In a motion dated October 8, 2025, Fidelity Bank sought clarification from the Supreme Court, requesting a consequential order that the judgment debt be paid in Naira. The bank also asked that the interest rate be set at 19.5 per cent per annum rather than 19.5 per cent compounded daily.

It also requested the exchange rate used for conversion be the rate applicable as of the date of the High Court judgment, in line with the Supreme Court’s decision in Anibaba v. Dana Airlines.

Fidelity Bank further requested the judgment debt be fixed at N30,197,286,603.13 and that interest on this amount be payable at 19.5 per cent per annum until full settlement.

In the judgment delivered by Justice Adamu Jauro, the apex court granted the bank’s first three prayers but declined the fourth and fifth. As a result, the judgment sum will be paid in Naira at an annual interest rate of 19.5 per cent, rather than the daily compounded rate previously awarded by the High Court.

The Supreme Court equally affirmed that the applicable exchange rate should be the rate as of the date of the High Court judgment, consistent with its earlier decision in Anibaba v. Dana Airlines.
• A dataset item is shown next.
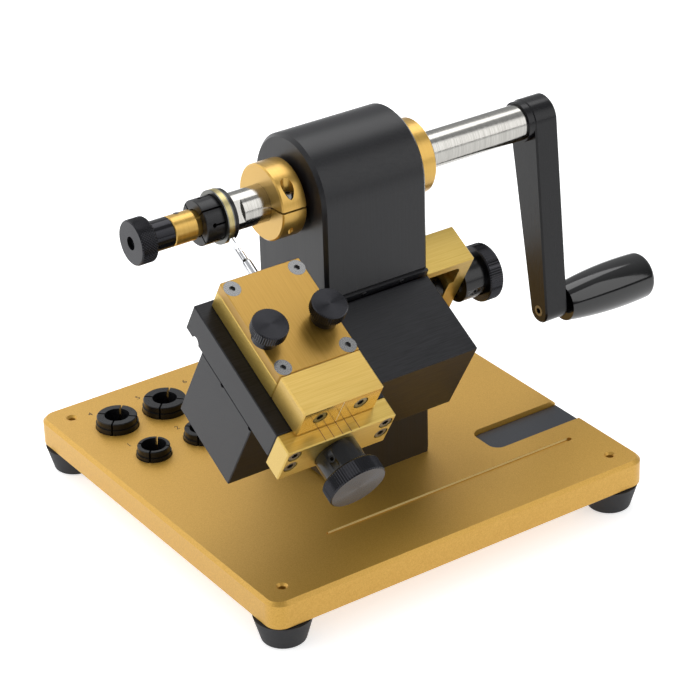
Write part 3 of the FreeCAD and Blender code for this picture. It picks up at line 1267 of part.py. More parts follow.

The dispute originated from a legacy transaction involving the former FSB International Bank, which merged with Fidelity Bank in 2005. It stemmed from a 2002 credit facility extended to G. Cappa Plc and subsequent legal proceedings tied to the collateral.

This ruling provides finality for years of litigation and confirms a significantly lower liability than the N225 billion previously speculated in the review of decisions leading up to the decision.